Before you head out to explore, check our Waikīkī packing guide — the history is free, but the sunscreen situation requires planning.
Waikiki History and Facts: FAQ
What does “Waikiki” mean in Hawaiian?
Waikīkī translates to “spouting fresh water,” a reference to the springs and streams that once fed the wetlands and taro fields behind the shoreline before the Ala Wai Canal was built in 1928.
Was Waikiki ever the capital of Hawaii?
Yes, briefly. After Kamehameha I won the Battle of Nuʻuanu in 1795 and consolidated control of Oʻahu, Waikīkī served as a temporary seat of governance for the Kingdom of Hawaiʻi from approximately 1795 to 1796.
Is Waikiki Beach natural or man-made?
Waikīkī Beach is heavily engineered. Rerouting the natural water systems that fed the area caused chronic erosion, which has been addressed through repeated sand replenishment projects and coastal structures like groins. The sand has been imported from outside sources at various points in the beach’s history.
When did the first hotel open in Waikiki?
The Moana Hotel — now the Moana Surfrider, A Westin Resort & Spa — opened in 1901, making it Waikīkī’s first major hotel. The Royal Hawaiian Hotel opened in 1927 and became the area’s most recognizable beachfront landmark.
Who is Duke Kahanamoku and why is he important to Waikiki?
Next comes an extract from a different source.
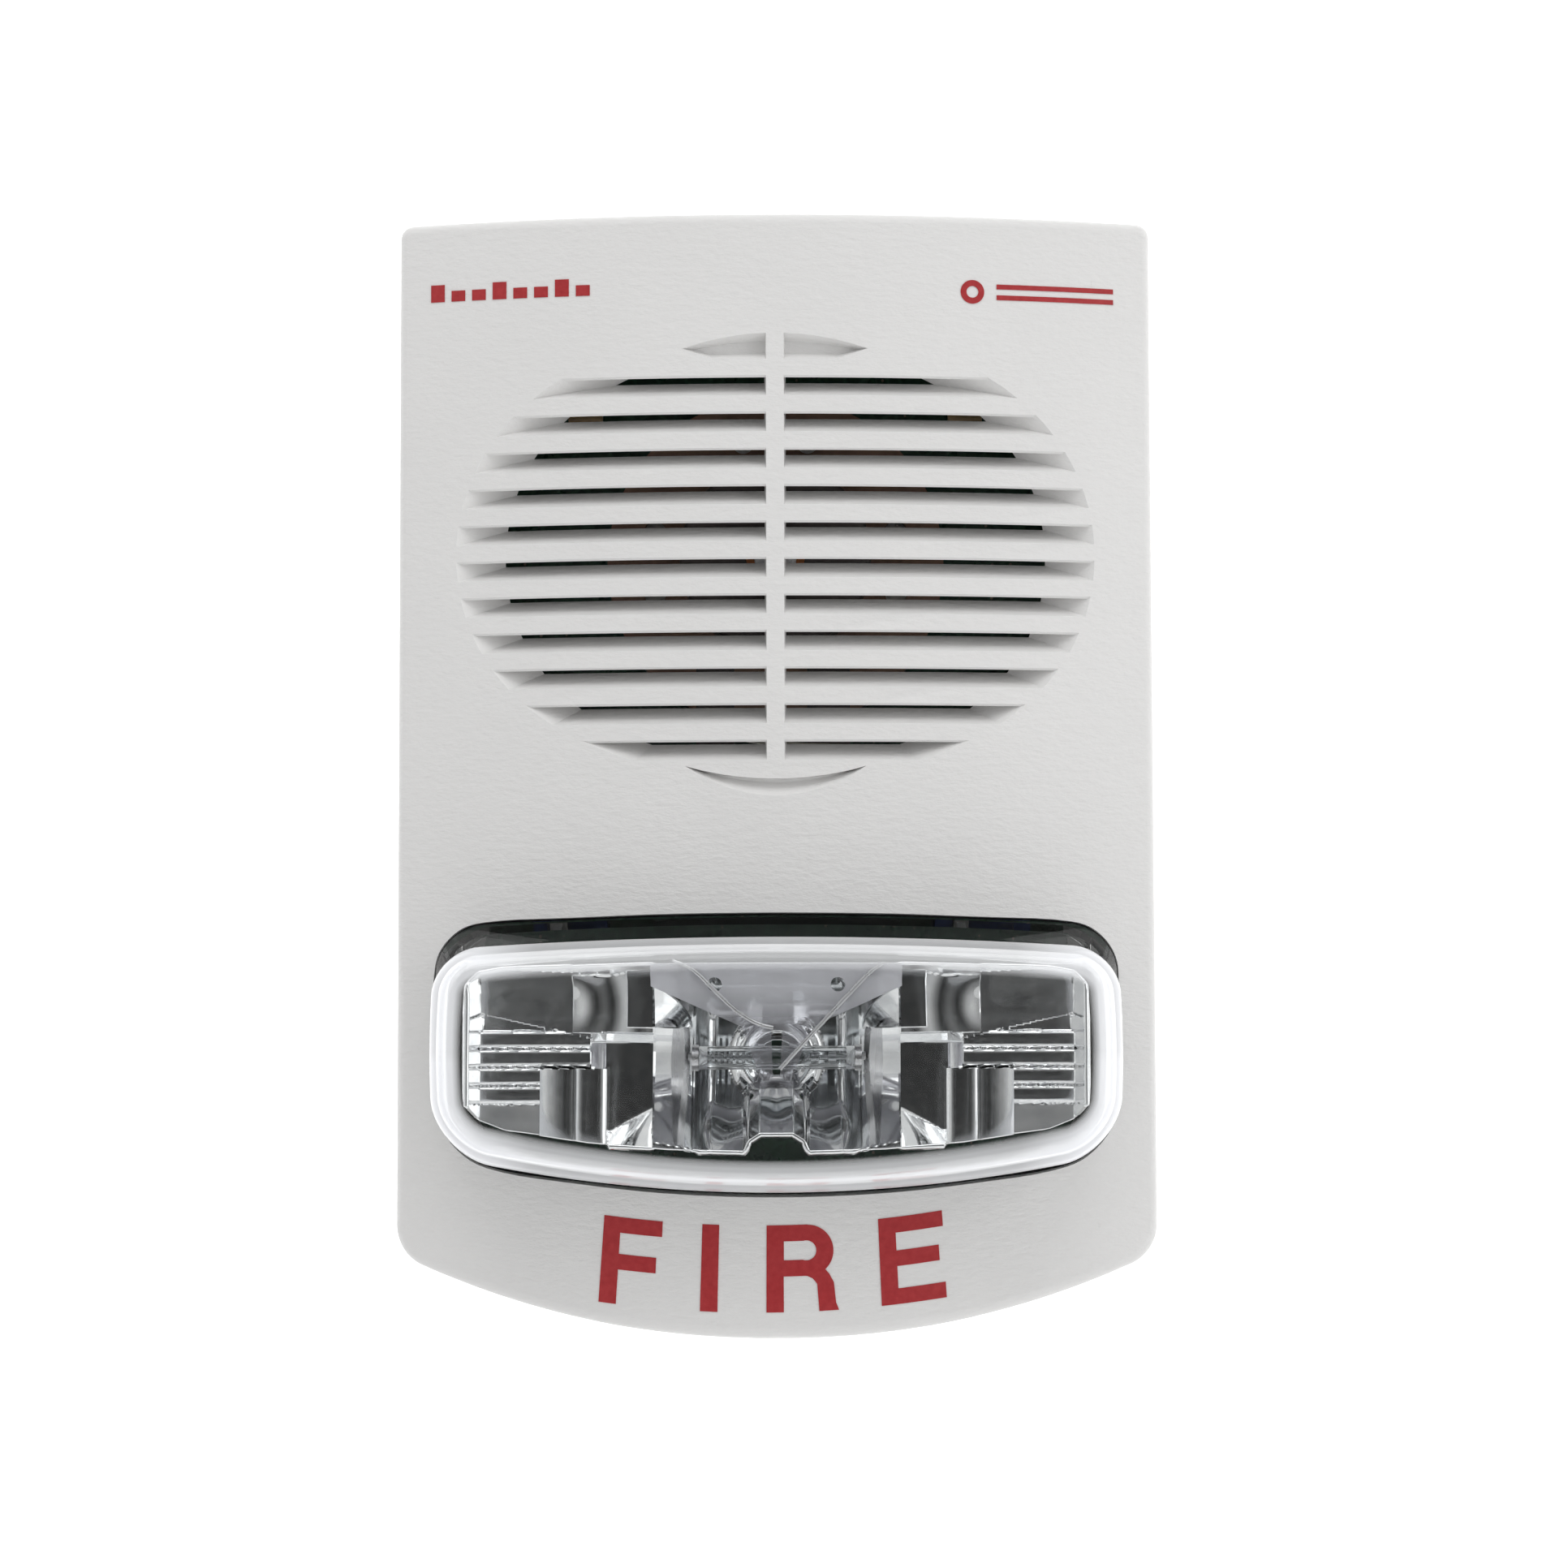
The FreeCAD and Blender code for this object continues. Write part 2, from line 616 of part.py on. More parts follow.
def horn_can():
    can = rod_y(17.8, 0, HORN_Z, -32.6, -22.0)
    can = can.makeFillet(1.2, [e for e in can.Edges if all(abs(v.Y + 32.6) < 0.01 for v in e.Vertexes)
                               and e.Length > 50])
    return can.cut([rod_y(15.8, 0, HORN_Z, -31.0, -21), rod_y(5.5, 0, HORN_Z, -34, -30)])


def horn_coil():
    return tube_y(9.0, 4.0, 0, HORN_Z, -30.8, -21.0)


def horn_pole():
    return rod_y(3.9, 0, HORN_Z, -31.6, -19.4)


def horn_legs():
    legs = []
    for x0, x1 in ((-14.9, -7.8), (5.9, 13.9)):
        front = block(x0, x1, -24.2, -22.0, 4.0, 24.0).cut(rod_y(17.9, 0, HORN_Z, -30, -20))
        legs.append(fuse(front, block(x0, x1, -22.0, BOARD_Y, 4.0, 6.5)))
    return group(legs)


def horn_leads():
    near, far = HEADER_PINS
    return group([
        wire_run([(9.0, -25.0, 12.0), (15.0, -25.6, 9.5), (24.0, -25.0, 8.0),
                  (near, -22.0, 1.0), (near, -15.9, -4.4)], 0.6),
        wire_run([(-12.0, -24.9, 9.0), (0.0, -27.0, 6.0), (18.0, -27.4, 5.0),
                  (far, -23.0, 2.0), (far, -15.9, -4.4)], 0.6),
    ])


# ---------------------------------------------------------------- strobe optics

def reflector_outline():
    h, top, low = REFLECTOR_HALF, REFLECTOR_TOP, REFLECTOR_LOW
    right = [(3.0, low + 3.2), (5.2, low + 1.8), (6.0, low), (19.5, low + 0.4), (33.5, low + 1.6),
             (43.0, low + 3.0), (49.0, low + 3.8), (53.6, low + 5.6), (h, low + 8.2),
             (h, top - 4.4), (53.2, top - 1.8), (49.0, top - 0.7), (23.4, top)]
    return right + [(-x, z) for x, z in reversed(right)]


def reflector():
    """Mirrored pan: a central bowl behind the tube between two ribbed wings."""
    top, low = REFLECTOR_TOP, REFLECTOR_LOW
    front, back = REFLECTOR_FRONT_Y, REFLECTOR_BACK_Y
    floor, wall = -40.0, 1.2
    outline = reflector_outline()
    inner = [(x * 0.978, z - wall if z > LAMP_Z else z + wall) for x, z in outline]
    pan = plate(outline, front, floor).cut(plate(inner, front - 1, floor - wall))
    mouth = front + 0.6
    bowl_out = frustum((-25.0, 25.0, low + 4.1, top - 4.2), mouth, (-13.4, 13.4, -61.8, -45.2), back)
    bowl_in = frustum((-23.8, 23.8, low + 5.6, top - 5.4), mouth, (-12.0, 12.0, -60.4, -46.6), back - wall)
    pan = pan.fuse(bowl_out).cut(bowl_in)
    ribs = []
    boxes = []
    posts = []
    for s in (-1, 1):
        for z in (-48.2, -53.4, -58.6):
            start = 37.0 if s > 0 else -53.8
            ribs.append(rod_x(2.4, floor - 0.6, z, start, start + 16.8))
        left, right = sorted((s * 31.0, s * 43.0))
        boxes.append(block(left, right, front + 0.4, floor - 0.4, -65.0, -54.2))
        for z in (-41.5, -62.0):
            posts.append(rod_y(2.4, s * 48.0, z, floor - 0.4, BOARD_Y))
    body = pan.fuse(ribs + boxes + posts)
    holes = [rod_y(3.0, 0, LAMP_Z, -33, -28)]
    holes += [rod_y(1.6, s * TUBE_LEAD_X, LAMP_Z, -40, -28) for s in (-1, 1)]
    return body.cut(holes).removeSplitter()


def flash_tube():
    return rod_x(2.15, LAMP_Y, LAMP_Z, -14.2, 14.2).cut(rod_x(1.35, LAMP_Y, LAMP_Z, -12.6, 12.6))


def tube_electrodes():
    """End caps, and inside the glass a wound cathode on one side and a beaded anode on the other."""
    caps = [rod_x(2.4, LAMP_Y, LAMP_Z, x, x + 1.2) for x in (-15.4, 14.2)]
    turns = [rod_x(1.0, LAMP_Y, LAMP_Z, -11.8 + 1.1 * i, -11.3 + 1.1 * i) for i in range(8)]
    cathode = fuse(rod_x(0.45, LAMP_Y, LAMP_Z, -12.6, -3.0), *turns)
    beads = [rod_x(1.0, LAMP_Y, LAMP_Z, x, x + 1.4) for x in (6.2, 9.4)]
    anode = fuse(rod_x(0.45, LAMP_Y, LAMP_Z, 5.4, 12.6), *beads)
    return group(caps + [cathode, anode])


def tube_leads():
    leads = []
    for s in (-1, 1):
        run = [(14.8, LAMP_Y + 2.7), (13.3, -33.9), (TUBE_LEAD_X, -31.4), (TUBE_LEAD_X, -26.0),
               (TUBE_LEAD_X, BOARD_Y - 0.3)]
        leads.append(wire_run([(s * x, y, LAMP_Z) for x, y in run], 0.4))
    return group(leads)


def tube_retainer():
    """Clear clip that drops over the tube from above."""
    y0, y1 = REFLECTOR_FRONT_Y - 1.4, REFLECTOR_FRONT_Y - 0.4
    right = [(22.6, -34.4), (22.6, -39.2), (6.3, -46.4), (2.6, -56.2), (0.6, -56.2), (1.0, -47.0)]
    left = [(-x, z) for x, z in reversed(right)]
    web = plate(right + left, y0, y1).cut([rod_y(1.3, x, -38.9, y0 - 1, y1 + 1) for x in (-11.1, 11.1)])
    stem = block(-3.6, 3.6, y1 - 0.5, LAMP_Y - 2.5, -44.8, -43.6)
    tabs = [block(x, x + 2, y1 - 0.5, -43.0, -37.6, -36.4) for x in (-19, 17)]
    return fuse(web, stem, *tabs)


def trigger_wires():
    return group([
        wire_run([(-18.5, -47.9, -33.6), (-13.0, -48.4, -38.0),
                  (-4.0, -48.2, -45.6), (-0.6, -48.2, -46.6)], 0.4),
        wire_run([(19.4, -47.9, -34.2), (9.0, -48.3, -44.8), (0.6, -48.2, -54.0)], 0.4),
    ])


def main():
    os.makedirs("parts", exist_ok=True)
    save("cover", cover())
    save("lens", lens())
    save("lens_gasket", lens_gasket())
    save("lettering", lettering())
    save("corner_marks", corner_marks())
    save("chassis", chassis())
    save("main_board", main_board())
    save("board_screws", board_screws())
    save("terminal_housing", terminal_housing())
    save("terminal_nuts", terminal_nuts())
    for i, x in enumerate(TERMINAL_X, 1):
        save("wire_clamp_%d" % i, wire_clamp(x))
        save("terminal_screw_%d" % i, terminal_screw(x))
    save("flash_capacitor", flash_capacitor())
    save("flash_capacitor_seal", flash_capacitor_seal())
    save("trigger_transformer", trigger_transformer())
    save("transformer_winding", transformer_winding())
    save("inductor", inductor())
    save("inductor_winding", inductor_winding())
    save("heatsink", heatsink())
    save("power_transistor", power_transistor())
    save("chips", chips())
    save("resistors", resistors())
    save("film_capacitors", film_capacitors())
    save("horn_header", horn_header())
    save("selector_body", selector_body())
    save("selector_knob", selector_knob())
    save("tone_switch_body", tone_switch_body())
    save("tone_switch_lever", tone_switch_lever())
    save("horn_case", horn_case())
    save("horn_diaphragm", horn_diaphragm())
    save("horn_baffle", horn_baffle())
    save("horn_can", horn_can())
    save("horn_coil", horn_coil())
    save("horn_pole", horn_pole())
    save("horn_legs", horn_legs())
    save("horn_leads", horn_leads())
    save("reflector", reflector())
    save("flash_tube", flash_tube())
    save("tube_electrodes", tube_electrodes())
    save("tube_leads", tube_leads())
    save("tube_retainer", tube_retainer())
    save("trigger_wires", trigger_wires())


main()
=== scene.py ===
import json
import math

import bpy
import numpy as np
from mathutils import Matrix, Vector


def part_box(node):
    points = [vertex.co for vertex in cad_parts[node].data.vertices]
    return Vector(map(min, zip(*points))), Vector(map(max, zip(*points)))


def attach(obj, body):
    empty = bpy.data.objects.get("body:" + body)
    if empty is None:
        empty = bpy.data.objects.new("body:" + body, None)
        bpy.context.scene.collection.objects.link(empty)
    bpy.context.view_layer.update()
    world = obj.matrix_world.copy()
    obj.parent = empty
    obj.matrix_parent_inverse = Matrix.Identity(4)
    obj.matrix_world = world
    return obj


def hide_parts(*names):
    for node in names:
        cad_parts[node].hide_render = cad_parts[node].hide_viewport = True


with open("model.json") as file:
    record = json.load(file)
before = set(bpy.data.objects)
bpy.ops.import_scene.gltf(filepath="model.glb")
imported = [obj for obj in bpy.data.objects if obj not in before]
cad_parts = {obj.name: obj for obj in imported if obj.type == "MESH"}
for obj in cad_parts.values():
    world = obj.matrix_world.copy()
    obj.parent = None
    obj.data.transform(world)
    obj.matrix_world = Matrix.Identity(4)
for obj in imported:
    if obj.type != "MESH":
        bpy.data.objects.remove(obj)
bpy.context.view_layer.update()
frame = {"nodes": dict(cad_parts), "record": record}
NODES = frame["nodes"]
MM = 0.001

# ---- the cover's face and the strobe window, as in the CAD, in millimetres ----
LENS_HALF_BASE = 62.0
LENS_HALF_FRONT = 60.2
LENS_TOP_BASE = -28.4
LENS_TOP_FRONT = -32.6
LENS_LOW_BASE = -70.0
LENS_LOW_FRONT = -68.4
LENS_BASE_Y = -34.0
LENS_SHOULDER_Y = -37.5
LENS_SHOULDER_SHARE = 0.85
LENS_RIM_Y = -58.0
LENS_RIM_R = 6.0
LENS_WALL = 2.2
LENS_TOP_BOW = 2.2
LENS_LOW_BOW = 6.9
LENS_SIDE_BOW = 0.8
LAMP_Z = -52.2
RIM_RINGS = 12
RIM_ANGLES = np.linspace(7.5, 90, RIM_RINGS)
FLANGE_REACH = 2.4
FLANGE_THICK = 2.0

# ---- the reflector, in millimetres ----
PAN_COLUMNS = 441
PAN_ROWS = 141
PAN_SHEET = 1.0
MIDDLE_HOLE_R = 2.9
LEAD_HOLE_R = 1.5
LEAD_HOLE_X = 11.0
POST_X = 48.0
POST_Z = (-41.5, -62.0)
POST_SIDES = 24

# ---- the camera and the room ----
CAMERA_PLACE = (0.0014, -0.631, -0.0375)
CAMERA_TILT = math.radians(93.4)
CAMERA_ROLL = math.radians(0.15)
CAMERA_LENS = 74.53
SENSOR_WIDTH = 36.0
ROOM_HALF, WALL_Y, FLOOR_Z, WALL_TOP_Z = 3000, 420, -700, 2600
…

Duke Paoa Kahanamoku was born in Honolulu in 1890 and grew up surfing Waikīkī. He became an Olympic gold medalist in swimming and is widely credited with spreading surfing internationally, earning him the title “Father of Modern Surfing.” His bronze statue stands at Waikīkī Beach today.
What is the Kuhio Beach Hula Show?
The Kūhiō Beach Hula Show is a free cultural event held at the Kūhiō Beach Hula Mound, typically on Tuesday, Thursday, and Saturday evenings around 6:30 p.m. It features Hawaiian music, hula, and a torch-lighting ceremony — no tickets required, weather permitting.